Stardust spacecraft

Stardust spacecraft

Courtesy of NASA

http://stardust.jpl.nasa.gov



Overview
Stardust went on a mission to collect interstellar dust and samples from Comet Wild 2. The craft returned to Earth’s orbit to drop off the samples—by parachuting the canister containing the samples to a site in Utah. The same spacecraft then flew on another mission, Stardust NExT, to travel to Comet Tempel 1 (arrival in 2011) and inspect the crater made by Deep Impact in 2005.


Launch
February 7, 1999


Arrival
January 2, 2004


End of Mission
January 15, 2006


Goals
Collect comet dust during a close encounter with Comet Wild 2 (pronounced “Vilt 2”).

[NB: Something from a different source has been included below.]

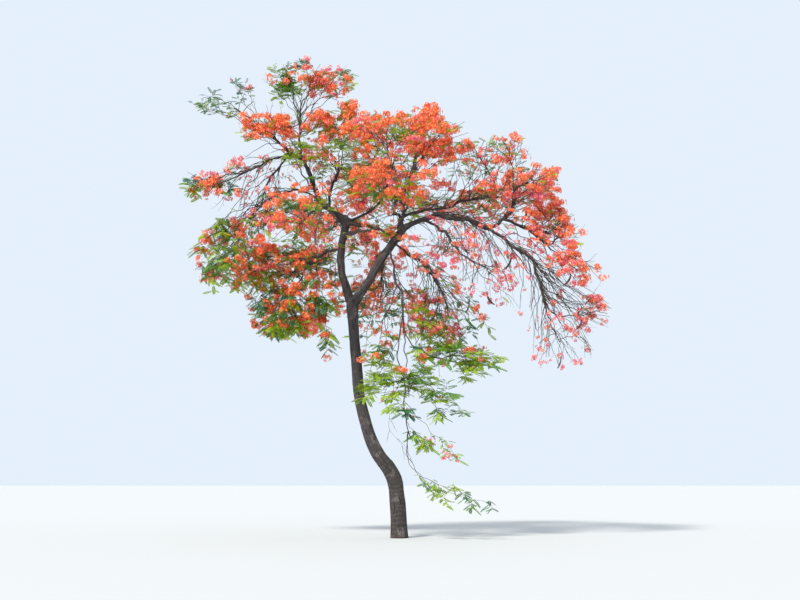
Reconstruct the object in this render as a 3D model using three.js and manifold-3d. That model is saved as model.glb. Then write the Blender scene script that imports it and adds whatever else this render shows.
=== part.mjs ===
// A flame tree in full bloom: one leaning trunk with a flared foot, a fork into two stems, arching
// boughs that spread into a wide umbrella, and masses of feathery leaves and orange blossom.
// Millimetres, +Z up. The origin is the middle of the flat cut at ground level. The long drooping
// bough reaches out along +X, and the open side of the crown, where the fork shows, faces -Y.
import * as THREE from "three";
import { mergeVertices } from "three/addons/utils/BufferGeometryUtils.js";
import Module from "manifold-3d";

const wasm = await Module();
wasm.setup();

// Trunk: x, y, z of its middle line, and its radius there without the flare
const TRUNK_LINE = [
  [4, 0, -60, 214],
  [-20, 10, 510, 206],
  [-60, 0, 1110, 198],
  [-120, -40, 1500, 196],
  [-280, -90, 1810, 186],
  [-520, -120, 2120, 172],
  [-720, -100, 2490, 160],
  [-900, -40, 3050, 150],
  [-1060, 10, 3750, 142],
  [-1160, 20, 4800, 134],
  [-1260, 0, 6120, 128],
  [-1264, 0, 6330, 66],
];
const FORK = [-1260, 0, 6120];
const TRUNK_SIDES = 15;
const TRUNK_STEPS = 20;
const FLARE = 44; // how far the root flare stands out at the ground
const FLARE_HEIGHT = 190; // the flare shrinks to a third at this height
const BUTTRESSES = 5;

// Limbs
const GAP = 0.3; // clear space between two pieces that meet
const TIP_RADIUS = 27; // a limb that carries one mass of foliage
const PIPE_POWER = 1 / 2.3; // how a limb's radius grows with the number of masses that it carries
const LIMB_SIDES = 6;
const STOUT_SIDES = 8; // for a limb more than twice as thick as the thinnest
const LIMB_STEP = 520; // length of one straight stretch of a limb
const ARM_SHARE = 0.16; // share of each stem that is one piece with the trunk's fork
const SUNK_SHARE = 0.02; // a limb starts this share further back on its parent, inside the wood
const NEAR_TIP = 0.9; // limbs that leave past this share still count in their parent's tip radius
const LEAST_KEPT = 0.7; // share of a limb's volume that has to stay after it is cut clear
const FINEST = 0.05; // edges and slivers finer than this, left by joining and cutting, are closed up

// Foliage
const STEM = { radius: 17, sides: 4, steps: 3 };
const TWIG = { radius: 9, sides: 3, steps: 2 };
const THIN_END = 0.75; // a stem or twig tapers to this share of its radius
const TWIG_AREA = 0.52e6; // one twig for this much of a mass's cross sections, in square millimetres
const LEAST_TWIGS = 5;
const STEM_END = 0.98; // the first twig leaves the stem at this share of its length
const STEM_FREE = 0.15; // no twig leaves the stem before this share, nor before the space begins
const ENTRY_STEP = 0.02; // fineness of the search along a stem for where its space begins
const STEM_STRAIGHT = 0.4; // how long a stem holds its bough's direction, as a share of its length
const TWIG_BOW = 0.1; // share of its length that a twig arches upwards
const REACH = 0.66; // how far towards the edge of its space a twig goes
const SPRAY_CORNERS = 3;
const LEAF_SPRAY = { length: 1050, width: 0.44, thickness: 0.07 }; // shares of the length
const BLOSSOM_SPRAY = { length: 800, width: 0.78, thickness: 0.42 };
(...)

Collect interstellar dust.


Findings
Comet dust particles were returned to Earth when Stardust parachuted its samples to the Utah Test Range. The canister with comet particles and interstellar dust particles was taken to NASA’s Johnson Space Center. Samples were distributed to an international team of 200 scientists for study. Many of the organic compounds appear to be more “primitive” than those seen in meteorites. Comet particles have a wide range of compositions, indicating that there must have been a lot of mixing of material in the white-hot regions of the inner Solar System and also in the extremely cold (near 0 Kelvin) regions at the edge of the Solar System. Comets are truly a mixture of fire and ice. Continued analysis may yield important insights into the evolution of the Sun, its planets, and possibly even the origin of life.